Here's a plain-language example that can be incorporated into a standard engagement letter or client intake packet:

"Our firm uses AI-assisted tools to support legal research, document drafting, and case analysis. All AI-generated work product is reviewed and approved by a licensed NJ attorney before being used in your matter. We only use tools that meet our confidentiality obligations, and your information is never used to train third-party AI models. You are always welcome to ask which tools were used in connection with your representation."

That's 68 words. It takes ten seconds to read. And it meaningfully reduces your exposure under RPC 1.4, RPC 1.5, and RPC 1.6 simultaneously.

The Billing Dimension No One Wants to Talk About

Here's the edge most attorneys are avoiding: if AI cuts a four-hour drafting task to forty-five minutes, are you billing four hours? One hour? A flat fee that was calibrated before AI existed?

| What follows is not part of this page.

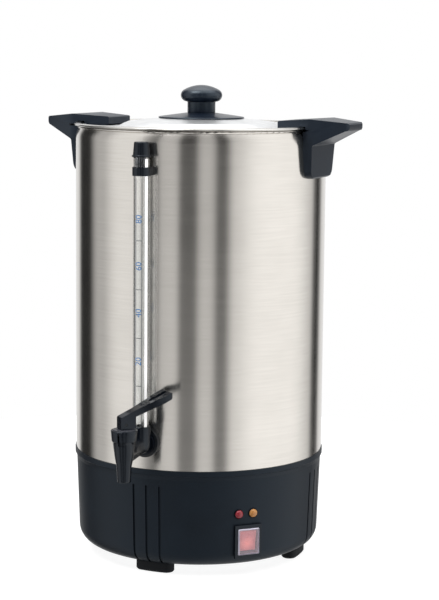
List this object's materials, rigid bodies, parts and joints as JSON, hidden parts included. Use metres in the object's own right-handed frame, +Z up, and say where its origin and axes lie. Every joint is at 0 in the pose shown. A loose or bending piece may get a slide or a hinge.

The RPC 1.5 question here is genuinely unsettled, but the ethical weight is real. Some practitioners are handling this by converting AI-assisted work to flat-fee arrangements. Others are building a "technology fee" line item into their engagement letters — a practice that only works if it's disclosed upfront. Whatever your approach, your engagement letter is where it needs to live. Silence in the contract is exposure in the complaint.

Start Before You Have a Problem

The NJ attorneys who will be best positioned when formal guidance does arrive — and it will — are the ones who built disclosure habits into their intake process now. That means updating engagement letters, having a brief conversation with new clients about your practice's use of AI tools, and documenting that the conversation happened.

This isn't about being defensive. It's about being the kind of practitioner clients trust precisely because you told them things other attorneys assumed didn't need saying.